H3: Financial leverage positively influences the extent of ESG information disclosure.

Bank Competitiveness: According to Porter (1998), a business is considered competitive if it can sustain and continuously enhance its competitiveness. To compete successfully, businesses must gain competitive advantage either through lower production costs or by differentiating products to achieve above-average prices.(7) To maintain competitive advantage, businesses need to achieve more sophisticated competitive advantages, thus providing higher quality goods or services or producing with higher efficiency. Therefore, disclosing ESG information is also a way for banks to differentiate and enhance their competitiveness compared to other rivals. The hypothesis posited is:

H4: Competitiveness positively influences the extent of ESG information disclosure.

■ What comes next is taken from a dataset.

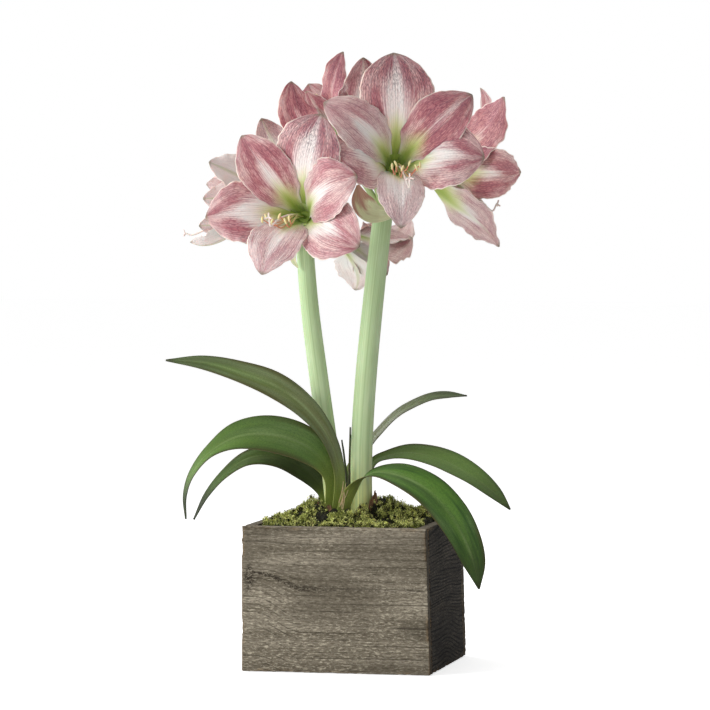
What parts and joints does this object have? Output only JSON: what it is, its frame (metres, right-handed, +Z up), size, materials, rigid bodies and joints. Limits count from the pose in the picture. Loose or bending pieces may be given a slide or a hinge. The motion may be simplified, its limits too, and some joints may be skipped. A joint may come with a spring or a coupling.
{
  "type": "potted amaryllis",
  "caption": "Amaryllis in bloom in a square weathered-wood planter box, with moss over the soil, arching strap leaves and pink-and-white trumpet flowers on tall leafless stems.",
  "frame": {"origin": "centre of the square underside of the planter box", "axes": "+Z up; X and Y along the sides of the box; -Y is the wide front board, towards which the two largest blooms face"},
  "size_m": [0.3784, 0.297, 0.6478],
  "materials": {
    "box_wood": "weathered, wire-brushed softwood, matt, unvarnished",
    "soil": "dry peaty potting soil, matt",
    "moss": "living cushion moss, matt, clumpy",
    "bulb_tunic": "dry papery brown tunic scales, matt",
    "leaf_green": "smooth waxy strap leaf, half gloss",
    "leaf_bronze": "smooth waxy strap leaf flushed bronze, half gloss",
    "flower_stem": "smooth pale green hollow-stemmed scape with a light bloom",
    "bract": "papery withered spathe, matt",
    "petal": "soft satin petal, rose pink with a white band and a green throat",
    "stamen": "pale pink filaments with cream-yellow pollen, matt"
  },
  "bodies": {
    "root": {"board_front": "box_wood", "board_back": "box_wood", "board_left": "box_wood", "board_right": "box_wood", "board_bottom": "box_wood", "soil": "soil", "moss": "moss", "bulb": "bulb_tunic", "leaf_upper_left": "leaf_bronze", "leaf_mid_left": "leaf_green", "leaf_low_left": "leaf_green", "leaf_front_right": "leaf_green", "leaf_mid_right": "leaf_green", "leaf_upper_right": "leaf_bronze", "young_leaf_tall": "leaf_green", "young_leaf_short": "leaf_green", "scape_left": "flower_stem", "scape_right": "flower_stem", "spathe_left": "bract", "spathe_right": "bract", "bloom_front_left": "petal", "bloom_front_right": "petal", "bloom_left": "petal", "bloom_right_low": "petal", "bloom_right": "petal", "bloom_back_right": "petal", "bloom_up_left": "petal", "bloom_back_left": "petal", "stamens_front_left": "stamen", "stamens_front_right": "stamen", "stamens_left": "stamen", "stamens_right_low": "stamen", "stamens_right": "stamen", "stamens_back_right": "stamen", "stamens_up_left": "stamen", "stamens_back_left": "stamen"}
  },
  "joints": []
}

Country Characteristics: According to institutional theory, institutions form the legal framework and guide entities to behave rationally. The specific characteristics of a country strongly influence the orientation of companies in transparently conveying messages about their non-financial activities. Unique national characteristics regarding institutions, culture, and politics motivate ESG disclosure. Therefore, similar to previous studies.(19,21) country-specific factors are also considered to affect the level of ESG disclosure by banks, with the hypotheses being:

H5: The level of legal compliance in a country positively influences the extent of ESG information disclosure.

H6: The level of corruption control in a country positively influences the extent of ESG information disclosure.

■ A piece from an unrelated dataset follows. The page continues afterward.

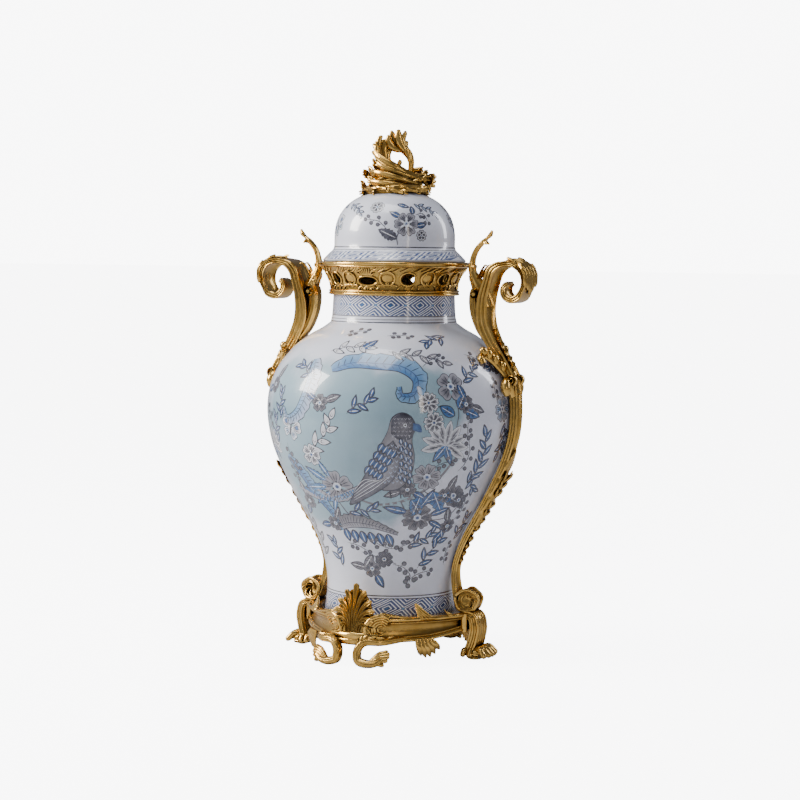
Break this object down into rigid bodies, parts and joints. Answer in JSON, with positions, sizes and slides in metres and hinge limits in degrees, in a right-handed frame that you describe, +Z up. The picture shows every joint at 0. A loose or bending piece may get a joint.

H7: The economic development of a country positively influences the extent of ESG information disclosure.

H8: The social development of a country positively influences the extent of ESG information disclosure.

 

Method

Research Sample

The sample consists of 21 commercial banks (NHTM), with the research period from 2018 to 2022. The commercial banks considered in the research include 4 state-owned commercial banks, which are banks 100 % owned by the State or where the State holds a controlling stake, and 17 domestic joint-stock commercial banks. The sample does not include branches of foreign commercial banks in Vietnam and joint-venture banks due to insufficient data for research. The total assets of the 21 commercial banks in the sample account for over 70 % of the total assets of the banking system, ensuring the sample’s representativeness.

 

Data Sources

National characteristic variables are gathered from the World Bank’s website. Bank characteristic variables are collected from financial reports published on the websites of the commercial banks.

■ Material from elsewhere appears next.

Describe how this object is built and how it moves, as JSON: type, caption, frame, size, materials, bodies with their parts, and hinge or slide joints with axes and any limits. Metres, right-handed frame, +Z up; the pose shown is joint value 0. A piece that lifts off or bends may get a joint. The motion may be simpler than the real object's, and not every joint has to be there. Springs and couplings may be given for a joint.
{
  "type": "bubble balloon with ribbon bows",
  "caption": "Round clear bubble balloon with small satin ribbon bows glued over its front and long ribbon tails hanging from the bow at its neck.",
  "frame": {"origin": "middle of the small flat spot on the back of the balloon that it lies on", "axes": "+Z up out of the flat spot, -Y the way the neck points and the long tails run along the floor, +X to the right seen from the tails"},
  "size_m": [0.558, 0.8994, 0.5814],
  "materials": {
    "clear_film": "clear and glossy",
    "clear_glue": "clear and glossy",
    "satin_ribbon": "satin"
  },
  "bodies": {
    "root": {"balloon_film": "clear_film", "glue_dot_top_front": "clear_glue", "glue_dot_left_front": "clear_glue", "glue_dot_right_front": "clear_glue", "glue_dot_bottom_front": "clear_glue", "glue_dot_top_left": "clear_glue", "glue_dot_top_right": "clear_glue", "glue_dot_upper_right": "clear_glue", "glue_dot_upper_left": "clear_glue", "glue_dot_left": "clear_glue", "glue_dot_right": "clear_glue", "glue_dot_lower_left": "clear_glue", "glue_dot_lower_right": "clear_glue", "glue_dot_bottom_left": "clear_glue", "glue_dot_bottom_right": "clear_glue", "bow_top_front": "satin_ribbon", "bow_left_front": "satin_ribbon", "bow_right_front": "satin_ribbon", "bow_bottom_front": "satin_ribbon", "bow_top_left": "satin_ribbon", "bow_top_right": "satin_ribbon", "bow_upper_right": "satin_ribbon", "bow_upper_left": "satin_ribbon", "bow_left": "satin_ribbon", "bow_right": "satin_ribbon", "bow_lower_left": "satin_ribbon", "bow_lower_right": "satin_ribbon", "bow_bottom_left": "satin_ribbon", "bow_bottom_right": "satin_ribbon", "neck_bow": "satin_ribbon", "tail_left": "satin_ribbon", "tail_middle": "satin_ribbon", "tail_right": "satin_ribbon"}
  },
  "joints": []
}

For the dependent variables: Scores for the level of disclosure of Environmental – Social – Governance (ESG) policy commitments, both aggregate and for each pillar of ESG, are calculated based on the evaluation criteria according to the Fair Finance Guide Method (FFGM).

 

Research Model

To analyze the factors affecting the level of ESG information disclosure, four econometric models are proposed below according to previous studies:(9,19,21,22)

ESGit = β0 + β1SIZEit + β2LERit + β3LEVit + β5ROAit + β5CORit + β6LAWt + β7URBt + β8GDPt + ԑit (1)

Eit = β0 + β1SIZEit + β2LERit + β3LEVit + β5ROAit + β5CORit + β6LAWt + β7URBt + β8GDPt + ԑit (2)

Sit = β0 + β1SIZEit + β2LERit + β3LEVit + β5ROAit + β5CORit + β6LAWt + β7URBt + β8GDPt + ԑit (3)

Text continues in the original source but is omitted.